Everybody likes watching the sea. With a glacier it's the same: just slower, a creeping ocean in touchable HD.
Chamonix in July or August is a marvel.
The town and its Alpine environs might be famous as the haunt of skiing types, but go in high summer and you still get the snow on the mountains, but lower you also get valleys and slopes bursting with life and colour. This transition from dramatic, frozen waste to lush, fertile life is startling and invigorating.
Summer walks amongst aromatic upland meadows, into the gloom of conifer forests and under improbable cliffs, in and out of the sudden chill of fallen clouds are the thing of dreams, where views, vistas and panoramas constantly outdo each other
Best of all is getting up close and personal with those most elemental and astonishing of monsters, glaciers. Watching Argenitiere glacier from twenty metres is better than any movie, the light through the ice creates remarkable effects, the glacier groans gutterally as gravity pushes it down valleys incised by ice. Everybody likes watching the sea. With a glacier it's the same: just slower, a creeping ocean in touchable HD.

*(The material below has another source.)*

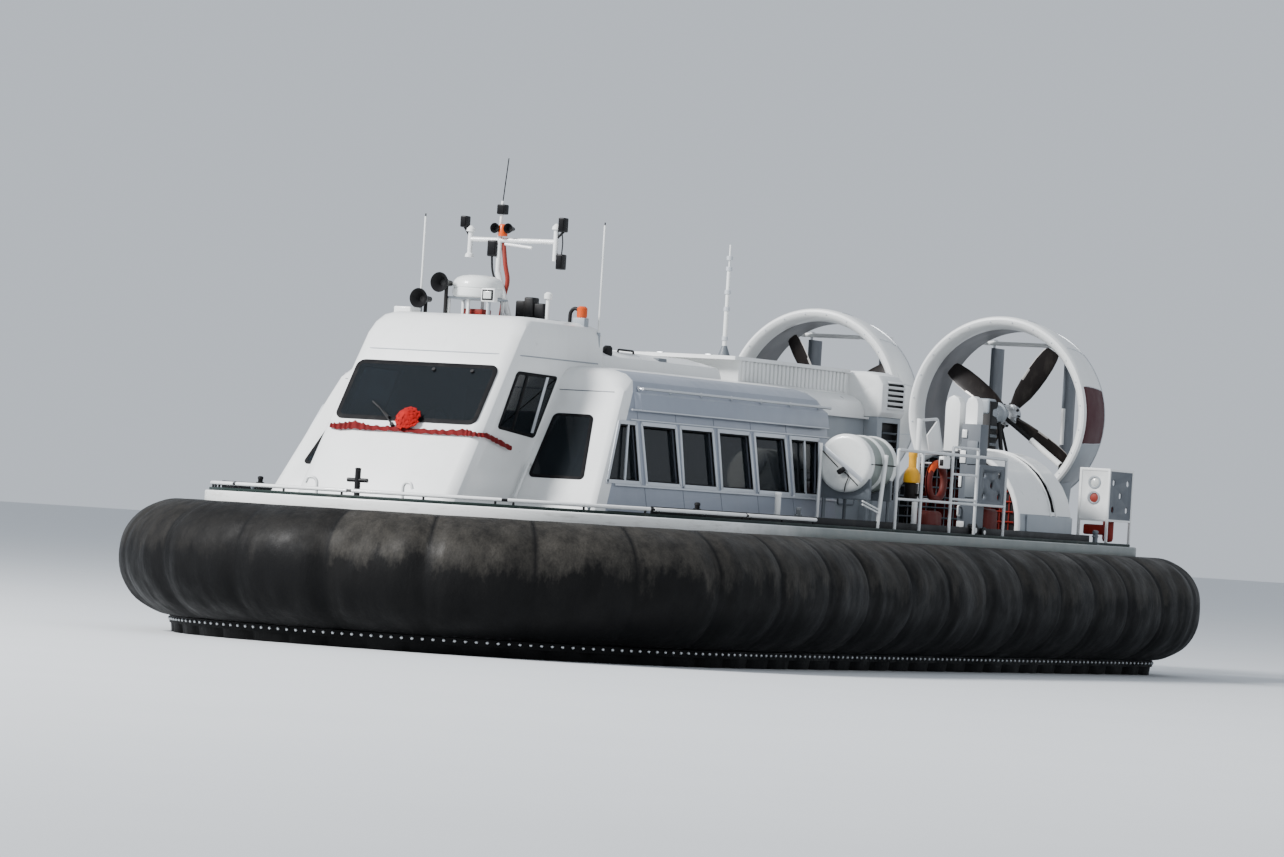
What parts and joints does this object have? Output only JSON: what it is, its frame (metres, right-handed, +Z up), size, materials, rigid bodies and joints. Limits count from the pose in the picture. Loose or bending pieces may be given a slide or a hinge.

The place can take your breath away in more ways than one. When you get 3842m (11,423ft) above sea level on Aigulle du Midi, one of the highest cable cars anywhere, you stroll up to the viewing platforms gasping, processing oxygen as badly as a mackerel squirming in the hull of a trawler. The views into Italy and Switzerland and back into France help you forget the lightheadedness, especially the view almost straight down back into Chamonix, 2,448m (8,100ft) below.
Meanwhile due south, six kilometres or so, is the roof of Western Europe, Mont Blanc at 4810m (15,780ft). Climbers on ridges and along ice shelves, are dwarfed by the scale of the landscape as they edge to the top. You feel reduced and magnified at the same time.
Walkers inch up the side of Mont Blanc
Mont Blanc explains Chamonix, which as a tourist town is a British creation.
In 1741, two English fellas, William Windham and Richard Pococke, heard of an inaccessible ‘Valley of the Glaciers’. When they'd struggled up they found a hidden world inhabited by about 23 lonely goatherds and their worried beasts, but also filled with scenery scarcely equalled anywhere in Europe. They came back with stories of the valley's wonders, and thus began a process which has resulted in one of the most prim of A1 tourist destinations.
Many guests, it would appear, come to Chamonix as much to stare at each other as the mountains. The place is almost a parody of self-conscious Mittel European wealth. Euro-crisis, what bleeding Euro-crisis?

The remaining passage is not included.